Can I still get a custom architectural design with a design-build firm?

Yes. Quality design-build firms employ or partner with licensed architects who create fully custom designs. The difference is that the architect collaborates with the builder from the start, so the design reflects both your vision and real-world construction costs. Custom Home Design and Build's Phase 1 produces complete 2D and 3D visualizations where every material is specified by name, brand, and model number before construction begins.

How much faster is design-build compared to the traditional approach?

According to peer-reviewed research from the Construction Industry Institute and Charles Pankow Foundation, design-build projects are delivered 102% faster than traditional design-bid-build from design through completion. During the construction phase alone, design-build is 36% faster. For a Los Altos whole-home renovation, this can mean the difference between a 10-month and a 16-month project.

When should I hire a separate architect instead of using a design-build firm?

Hiring a separate architect may be the right choice if you want to work with a specific architect whose design sensibility you admire, if your project involves historic preservation with strict compliance requirements, or if you want a fully independent advocate during the construction phase. For most residential renovations focused on quality, cost certainty, and timely completion, design-build is the more efficient path.

How do change orders differ between design-build and the traditional model?

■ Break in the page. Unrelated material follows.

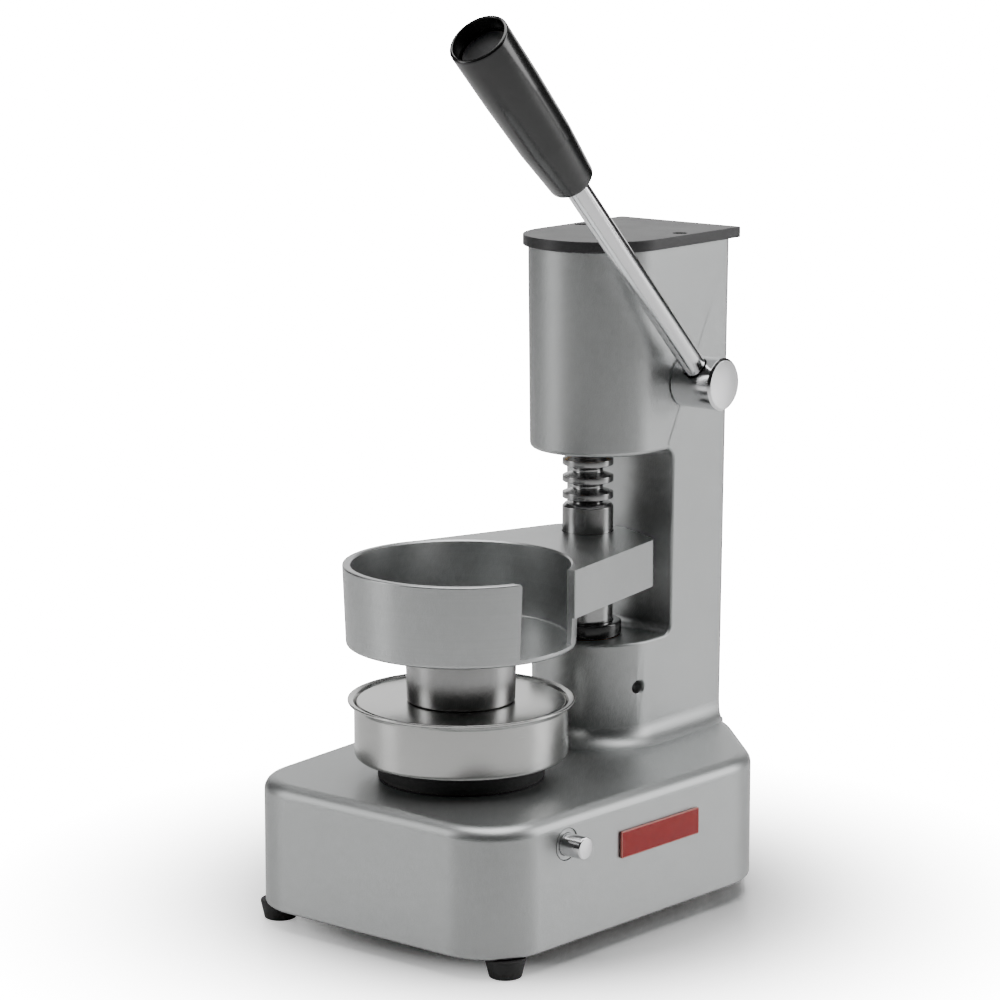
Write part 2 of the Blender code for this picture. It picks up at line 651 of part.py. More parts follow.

Design-build projects consistently experience fewer change orders because the builder is involved during design, catching constructability and cost issues before plans are finalized. According to AIA Contract Documents research analyzing 18,229 projects, the average cost change from change orders is about 4% of total project cost. In the traditional model, design-related changes account for a significant share of cost overruns because the architect designs without builder input on current pricing and field conditions.